In fact, you could tell the entire story of the past year in politics just by looking at what people wore or refused to wear. Nearly every controversial or inspirational moment has its own signature piece in the identity-politics collection. It started with the pantsuits and those red Make America great again caps, and went right to pink “pussyhats” and boycotts of Ivanka’s #womenwhowork-themed fashion, some of which is made by women who work in other countries. Fashion hasn’t been this politicized since the ’60s, when the length of a man’s hair or a woman’s skirt was an ideological choice.

But those days were comparatively tame. On Feb. 2, when Axios quoted a source who worked on the campaign as saying President Trump prefers his female staffers to “dress like women,” people flooded the Internet with images of female soldiers, surgeons and firefighters in their gear, along with icons like Ruth Bader Ginsburg in her lace collar and Malala Yousafzai in a headscarf, all tagged #dresslikeawoman.

It’s a little late, but those objectors are now more united and motivated than they were before the election. That sea of pink hats at the giant women’s marches in January was an outward sign of a new sense of purpose. Those hats continue to pop up at the many other protests since the Inauguration, an ongoing reminder of Trump’s odious boasts about grabbing women by the genitals.

Not coincidentally, the President’s supporters had the look of a real team long before his opposition did. Thanks to those ubiquitous campaign caps, Trump rallies were branded early on. And they made for an impressive show of muscular red at all those televised rallies.

Now it’s red vs. pink. During the week we see images of almost all-white, all-male Cabinet nominees who look like attendees at a Mad Men convention. Even the two CEOs Trump tapped to advise on women in the workplace are men. And on weekends we see a recurring rainbow of protesters with women leading the charge.

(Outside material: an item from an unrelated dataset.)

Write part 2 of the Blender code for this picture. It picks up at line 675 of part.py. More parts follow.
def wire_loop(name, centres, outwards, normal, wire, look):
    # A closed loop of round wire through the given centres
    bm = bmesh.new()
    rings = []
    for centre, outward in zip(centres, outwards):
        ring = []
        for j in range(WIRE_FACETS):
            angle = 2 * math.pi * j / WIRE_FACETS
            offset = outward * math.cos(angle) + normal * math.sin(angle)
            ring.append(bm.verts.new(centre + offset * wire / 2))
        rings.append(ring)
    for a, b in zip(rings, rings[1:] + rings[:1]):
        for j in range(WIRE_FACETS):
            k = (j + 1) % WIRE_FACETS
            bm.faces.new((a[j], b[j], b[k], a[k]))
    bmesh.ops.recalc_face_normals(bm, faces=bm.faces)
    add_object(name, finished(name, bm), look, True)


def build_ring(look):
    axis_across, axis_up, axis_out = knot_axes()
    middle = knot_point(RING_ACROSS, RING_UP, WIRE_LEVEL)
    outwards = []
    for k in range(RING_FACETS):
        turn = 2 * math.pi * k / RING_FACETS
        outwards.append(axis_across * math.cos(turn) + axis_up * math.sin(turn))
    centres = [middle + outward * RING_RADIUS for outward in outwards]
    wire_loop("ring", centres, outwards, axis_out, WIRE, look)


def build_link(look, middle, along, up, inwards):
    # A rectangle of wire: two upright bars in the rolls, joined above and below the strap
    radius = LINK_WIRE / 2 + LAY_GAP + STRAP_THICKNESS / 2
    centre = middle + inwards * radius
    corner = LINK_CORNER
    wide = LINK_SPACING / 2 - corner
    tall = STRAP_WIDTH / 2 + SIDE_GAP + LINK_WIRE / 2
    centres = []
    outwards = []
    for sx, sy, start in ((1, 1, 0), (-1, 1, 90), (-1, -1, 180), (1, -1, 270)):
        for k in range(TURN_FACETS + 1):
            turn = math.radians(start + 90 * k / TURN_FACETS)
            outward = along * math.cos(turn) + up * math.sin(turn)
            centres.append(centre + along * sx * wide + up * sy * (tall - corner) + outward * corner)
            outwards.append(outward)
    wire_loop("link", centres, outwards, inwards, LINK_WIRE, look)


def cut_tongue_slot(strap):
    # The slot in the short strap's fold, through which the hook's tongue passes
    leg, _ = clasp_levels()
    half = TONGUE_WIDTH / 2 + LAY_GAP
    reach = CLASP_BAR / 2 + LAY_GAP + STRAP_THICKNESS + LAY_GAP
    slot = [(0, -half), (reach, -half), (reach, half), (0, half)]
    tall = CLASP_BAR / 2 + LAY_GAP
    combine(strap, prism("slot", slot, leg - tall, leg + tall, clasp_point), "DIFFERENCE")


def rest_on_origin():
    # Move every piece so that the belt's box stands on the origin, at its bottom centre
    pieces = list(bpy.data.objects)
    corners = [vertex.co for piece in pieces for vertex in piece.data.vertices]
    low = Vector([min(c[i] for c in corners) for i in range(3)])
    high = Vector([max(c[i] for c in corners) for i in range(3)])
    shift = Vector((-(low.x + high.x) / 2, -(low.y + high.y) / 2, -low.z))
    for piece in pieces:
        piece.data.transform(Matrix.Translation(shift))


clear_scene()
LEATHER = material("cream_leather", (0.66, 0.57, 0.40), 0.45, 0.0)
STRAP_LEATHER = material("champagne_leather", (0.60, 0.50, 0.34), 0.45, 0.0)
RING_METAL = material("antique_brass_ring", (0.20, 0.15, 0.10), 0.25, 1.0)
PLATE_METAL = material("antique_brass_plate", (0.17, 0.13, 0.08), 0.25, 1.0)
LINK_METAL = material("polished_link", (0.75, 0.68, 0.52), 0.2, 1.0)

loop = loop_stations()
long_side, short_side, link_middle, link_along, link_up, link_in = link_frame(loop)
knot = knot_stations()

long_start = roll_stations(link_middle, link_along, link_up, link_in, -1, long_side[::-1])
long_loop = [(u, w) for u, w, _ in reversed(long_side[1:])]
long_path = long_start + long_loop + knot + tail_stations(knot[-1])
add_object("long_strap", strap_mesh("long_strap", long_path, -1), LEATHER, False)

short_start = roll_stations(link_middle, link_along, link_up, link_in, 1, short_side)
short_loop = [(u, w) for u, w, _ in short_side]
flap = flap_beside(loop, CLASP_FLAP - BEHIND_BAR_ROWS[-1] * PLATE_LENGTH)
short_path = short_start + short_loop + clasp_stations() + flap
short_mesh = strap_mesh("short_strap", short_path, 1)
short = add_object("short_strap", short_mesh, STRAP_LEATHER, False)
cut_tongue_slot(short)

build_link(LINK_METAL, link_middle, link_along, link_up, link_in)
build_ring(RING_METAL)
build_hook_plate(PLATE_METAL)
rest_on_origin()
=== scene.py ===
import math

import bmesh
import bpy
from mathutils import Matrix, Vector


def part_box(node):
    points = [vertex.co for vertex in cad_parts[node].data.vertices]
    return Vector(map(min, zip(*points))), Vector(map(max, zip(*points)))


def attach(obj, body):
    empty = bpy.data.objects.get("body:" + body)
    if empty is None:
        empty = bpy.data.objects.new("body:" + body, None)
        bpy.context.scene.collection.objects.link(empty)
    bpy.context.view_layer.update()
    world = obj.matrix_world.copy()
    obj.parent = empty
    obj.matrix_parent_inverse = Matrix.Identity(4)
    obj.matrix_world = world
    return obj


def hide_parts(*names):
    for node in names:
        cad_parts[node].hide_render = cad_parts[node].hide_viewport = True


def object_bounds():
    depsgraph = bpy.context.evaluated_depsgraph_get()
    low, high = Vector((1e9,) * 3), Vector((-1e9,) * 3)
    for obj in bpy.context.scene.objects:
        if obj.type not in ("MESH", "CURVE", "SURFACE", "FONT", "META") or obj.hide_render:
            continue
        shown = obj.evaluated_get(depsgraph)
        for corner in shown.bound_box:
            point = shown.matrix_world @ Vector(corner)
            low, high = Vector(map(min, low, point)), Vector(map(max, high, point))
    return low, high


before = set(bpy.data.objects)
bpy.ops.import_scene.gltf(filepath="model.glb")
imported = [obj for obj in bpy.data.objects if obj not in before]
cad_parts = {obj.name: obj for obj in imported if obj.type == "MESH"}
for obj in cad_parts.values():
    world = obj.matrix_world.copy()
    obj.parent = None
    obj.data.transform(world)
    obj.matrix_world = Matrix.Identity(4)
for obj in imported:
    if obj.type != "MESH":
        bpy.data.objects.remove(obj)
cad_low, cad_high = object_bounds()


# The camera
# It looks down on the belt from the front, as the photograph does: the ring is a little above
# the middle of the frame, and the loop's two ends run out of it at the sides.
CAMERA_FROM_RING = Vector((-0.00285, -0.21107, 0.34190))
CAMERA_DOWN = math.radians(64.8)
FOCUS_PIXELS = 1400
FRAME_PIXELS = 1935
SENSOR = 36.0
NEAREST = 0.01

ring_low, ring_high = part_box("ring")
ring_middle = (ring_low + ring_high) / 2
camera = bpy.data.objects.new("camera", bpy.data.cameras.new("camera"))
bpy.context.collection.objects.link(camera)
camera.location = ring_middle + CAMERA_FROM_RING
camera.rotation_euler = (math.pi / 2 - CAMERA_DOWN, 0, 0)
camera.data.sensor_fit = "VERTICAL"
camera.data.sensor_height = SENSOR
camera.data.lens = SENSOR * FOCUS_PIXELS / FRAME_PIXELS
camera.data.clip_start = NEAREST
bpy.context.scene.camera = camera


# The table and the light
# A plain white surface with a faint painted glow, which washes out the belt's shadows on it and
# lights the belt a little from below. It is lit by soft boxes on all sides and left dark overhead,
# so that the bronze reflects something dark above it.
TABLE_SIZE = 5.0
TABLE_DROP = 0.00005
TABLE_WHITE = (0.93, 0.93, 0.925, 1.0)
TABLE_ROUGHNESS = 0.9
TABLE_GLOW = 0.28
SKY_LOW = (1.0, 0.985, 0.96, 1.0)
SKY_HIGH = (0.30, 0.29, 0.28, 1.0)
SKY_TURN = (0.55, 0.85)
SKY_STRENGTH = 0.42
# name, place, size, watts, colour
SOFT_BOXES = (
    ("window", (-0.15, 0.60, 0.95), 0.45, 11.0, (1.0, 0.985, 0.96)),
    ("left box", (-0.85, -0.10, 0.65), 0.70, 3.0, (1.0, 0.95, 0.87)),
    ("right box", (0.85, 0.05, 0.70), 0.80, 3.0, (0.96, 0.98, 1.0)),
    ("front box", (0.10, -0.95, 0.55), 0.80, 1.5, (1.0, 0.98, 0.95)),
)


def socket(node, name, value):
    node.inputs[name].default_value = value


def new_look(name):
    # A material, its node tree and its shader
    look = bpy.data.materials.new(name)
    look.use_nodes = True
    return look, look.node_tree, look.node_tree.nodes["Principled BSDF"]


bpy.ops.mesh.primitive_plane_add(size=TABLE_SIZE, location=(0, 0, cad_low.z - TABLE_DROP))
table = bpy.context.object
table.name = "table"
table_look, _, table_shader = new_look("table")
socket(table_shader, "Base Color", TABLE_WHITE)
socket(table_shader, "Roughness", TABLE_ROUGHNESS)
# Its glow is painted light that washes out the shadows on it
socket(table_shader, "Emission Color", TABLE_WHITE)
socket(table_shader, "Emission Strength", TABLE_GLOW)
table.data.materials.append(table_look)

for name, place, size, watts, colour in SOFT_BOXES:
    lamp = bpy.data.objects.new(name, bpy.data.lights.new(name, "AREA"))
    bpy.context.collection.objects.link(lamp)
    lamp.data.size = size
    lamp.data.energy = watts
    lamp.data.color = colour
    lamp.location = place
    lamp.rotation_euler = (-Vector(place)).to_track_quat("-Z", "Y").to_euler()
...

Ivanka Trump seems to be caught in the jaws of this divide. It’s hard to separate her clothing line from her father’s hard-line politics. Millennial women are less inclined to shop Ivanka’s look as an ugly election turns into an even more divisive presidency. And the campaign to boycott all Trump-related businesses aren’t helping sales either. Nordstrom says it’s not stocking the brand this season due to declining demand, and Neiman Marcus has dropped her jewelry from its website.

And if Ivanka’s clothing business hadn’t become politicized enough, the President jumped into the fray on February 8th to reprimand Nordstrom via Twitter for dropping his daughter’s line this season. The next day, that already blurry line between the White House and Trump family businesses all but disappeared when Trump advisor Kellyanne Conway appeared on Fox & Friends and told viewers to “go buy Ivanka’s stuff.” We may be at a mind-bending moment when buying a pair of suede “Ivanka Trump Dazy Booties” will be seen by some as a patriotic act in support of the President, and by others as supporting policies that embrace bigotry.

Ivanka is billed as a modern, moderate voice in the Administration. Even her father’s Tweet about Nordstrom pushed that idea: “She is a great person — always pushing me to do the right thing!” he wrote. But her lifestyle website recalls another era. She and the other women in the Trump family tableau are a confection of constant perfection and femininity that seems as retro as the days when wearing pants on the Senate floor was a sign of protest.

Those personal Instagram posts that were once great brand promotion now seem out of touch. On the same weekend that thousands of separated families were first hit with the devastating consequences of Trump’s Executive Order banning entry into the U.S. from seven mostly Muslim countries, Ivanka shared a photo of herself dressed up for an event in a silver gown. The dress was gorgeous. The reaction to her post was not.

Ivanka is discovering that everything she wears or sells is now political. There is no comfortable middle between red and pink. Everyone is taking sides, and she’ll be judged like any other woman in politics, harshly and often unfairly. She likely knows that already. Hillary Clinton wasn’t the only woman on the Inauguration dais in a white pantsuit.